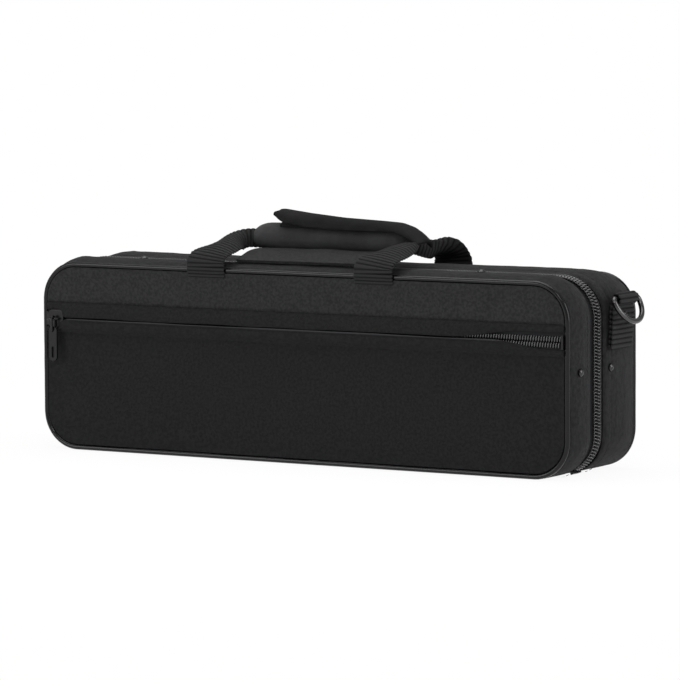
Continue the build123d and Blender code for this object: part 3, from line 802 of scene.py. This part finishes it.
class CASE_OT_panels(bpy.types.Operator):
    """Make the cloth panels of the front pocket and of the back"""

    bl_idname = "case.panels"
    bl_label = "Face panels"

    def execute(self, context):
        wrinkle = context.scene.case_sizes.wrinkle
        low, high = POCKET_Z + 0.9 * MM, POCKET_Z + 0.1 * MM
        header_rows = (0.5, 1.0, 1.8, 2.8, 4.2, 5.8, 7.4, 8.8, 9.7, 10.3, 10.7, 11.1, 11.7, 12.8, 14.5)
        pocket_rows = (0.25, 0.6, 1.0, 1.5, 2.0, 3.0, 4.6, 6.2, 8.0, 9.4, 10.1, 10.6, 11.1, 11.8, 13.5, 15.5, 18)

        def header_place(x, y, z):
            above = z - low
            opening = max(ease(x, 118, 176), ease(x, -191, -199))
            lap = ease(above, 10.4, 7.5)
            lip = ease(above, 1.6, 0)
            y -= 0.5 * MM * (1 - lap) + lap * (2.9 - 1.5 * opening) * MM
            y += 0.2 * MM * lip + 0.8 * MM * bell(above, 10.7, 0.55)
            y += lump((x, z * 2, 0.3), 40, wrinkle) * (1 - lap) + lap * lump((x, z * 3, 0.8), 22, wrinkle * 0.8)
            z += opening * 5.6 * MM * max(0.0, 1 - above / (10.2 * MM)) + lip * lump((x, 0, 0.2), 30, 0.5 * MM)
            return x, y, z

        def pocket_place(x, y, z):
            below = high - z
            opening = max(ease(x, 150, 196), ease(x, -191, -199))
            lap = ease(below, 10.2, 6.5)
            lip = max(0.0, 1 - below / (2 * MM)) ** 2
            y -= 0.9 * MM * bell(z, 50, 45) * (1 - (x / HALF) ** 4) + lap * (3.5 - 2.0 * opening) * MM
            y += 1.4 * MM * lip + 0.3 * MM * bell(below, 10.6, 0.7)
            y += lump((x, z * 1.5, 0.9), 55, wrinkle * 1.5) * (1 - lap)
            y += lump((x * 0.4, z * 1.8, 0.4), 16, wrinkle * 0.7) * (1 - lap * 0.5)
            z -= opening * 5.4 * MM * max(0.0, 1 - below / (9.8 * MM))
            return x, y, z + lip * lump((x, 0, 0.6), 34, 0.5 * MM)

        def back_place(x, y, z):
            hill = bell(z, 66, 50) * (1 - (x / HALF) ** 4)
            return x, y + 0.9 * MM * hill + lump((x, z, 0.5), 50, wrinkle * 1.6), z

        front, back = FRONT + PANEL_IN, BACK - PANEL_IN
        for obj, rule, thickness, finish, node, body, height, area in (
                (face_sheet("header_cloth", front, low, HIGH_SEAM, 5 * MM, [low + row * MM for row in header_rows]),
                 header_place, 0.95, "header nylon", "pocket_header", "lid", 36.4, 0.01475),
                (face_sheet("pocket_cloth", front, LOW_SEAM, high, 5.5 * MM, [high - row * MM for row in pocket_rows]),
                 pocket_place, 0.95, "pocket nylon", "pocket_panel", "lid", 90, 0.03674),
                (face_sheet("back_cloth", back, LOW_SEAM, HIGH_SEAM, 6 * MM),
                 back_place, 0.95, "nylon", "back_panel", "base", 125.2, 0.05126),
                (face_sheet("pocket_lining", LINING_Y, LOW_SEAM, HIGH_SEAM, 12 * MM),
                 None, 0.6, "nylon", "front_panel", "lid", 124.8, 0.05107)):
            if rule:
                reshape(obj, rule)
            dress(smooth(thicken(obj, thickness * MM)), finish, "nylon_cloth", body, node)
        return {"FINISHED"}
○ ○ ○
▸ TASK OBJECTIVE
Repeat the material word for word from its opening line up to and including the line containing "return x, y, z +".

▸ FINISHED EXERCISE
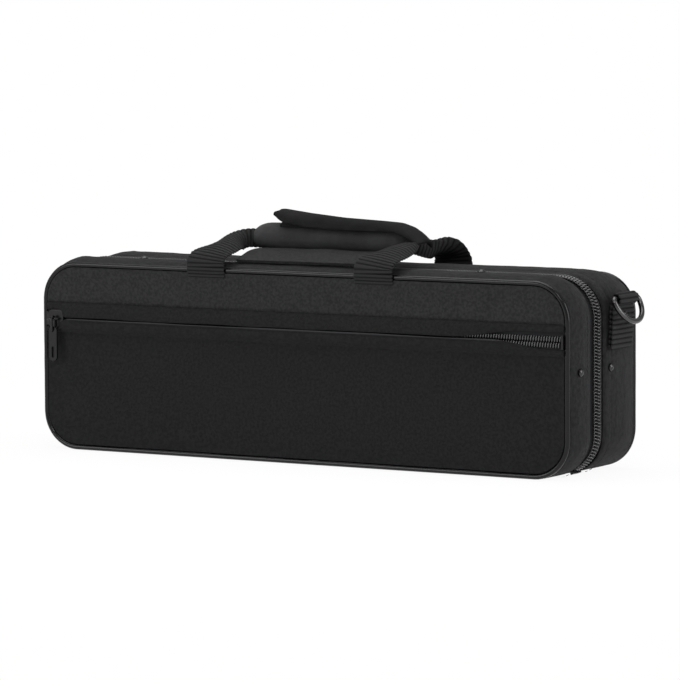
Continue the build123d and Blender code for this object: part 3, from line 802 of scene.py. This part finishes it.
class CASE_OT_panels(bpy.types.Operator):
    """Make the cloth panels of the front pocket and of the back"""

    bl_idname = "case.panels"
    bl_label = "Face panels"

    def execute(self, context):
        wrinkle = context.scene.case_sizes.wrinkle
        low, high = POCKET_Z + 0.9 * MM, POCKET_Z + 0.1 * MM
        header_rows = (0.5, 1.0, 1.8, 2.8, 4.2, 5.8, 7.4, 8.8, 9.7, 10.3, 10.7, 11.1, 11.7, 12.8, 14.5)
        pocket_rows = (0.25, 0.6, 1.0, 1.5, 2.0, 3.0, 4.6, 6.2, 8.0, 9.4, 10.1, 10.6, 11.1, 11.8, 13.5, 15.5, 18)

        def header_place(x, y, z):
            above = z - low
            opening = max(ease(x, 118, 176), ease(x, -191, -199))
            lap = ease(above, 10.4, 7.5)
            lip = ease(above, 1.6, 0)
            y -= 0.5 * MM * (1 - lap) + lap * (2.9 - 1.5 * opening) * MM
            y += 0.2 * MM * lip + 0.8 * MM * bell(above, 10.7, 0.55)
            y += lump((x, z * 2, 0.3), 40, wrinkle) * (1 - lap) + lap * lump((x, z * 3, 0.8), 22, wrinkle * 0.8)
            z += opening * 5.6 * MM * max(0.0, 1 - above / (10.2 * MM)) + lip * lump((x, 0, 0.2), 30, 0.5 * MM)
            return x, y, z

        def pocket_place(x, y, z):
            below = high - z
            opening = max(ease(x, 150, 196), ease(x, -191, -199))
            lap = ease(below, 10.2, 6.5)
            lip = max(0.0, 1 - below / (2 * MM)) ** 2
            y -= 0.9 * MM * bell(z, 50, 45) * (1 - (x / HALF) ** 4) + lap * (3.5 - 2.0 * opening) * MM
            y += 1.4 * MM * lip + 0.3 * MM * bell(below, 10.6, 0.7)
            y += lump((x, z * 1.5, 0.9), 55, wrinkle * 1.5) * (1 - lap)
            y += lump((x * 0.4, z * 1.8, 0.4), 16, wrinkle * 0.7) * (1 - lap * 0.5)
            z -= opening * 5.4 * MM * max(0.0, 1 - below / (9.8 * MM))
            return x, y, z + lip * lump((x, 0, 0.6), 34, 0.5 * MM)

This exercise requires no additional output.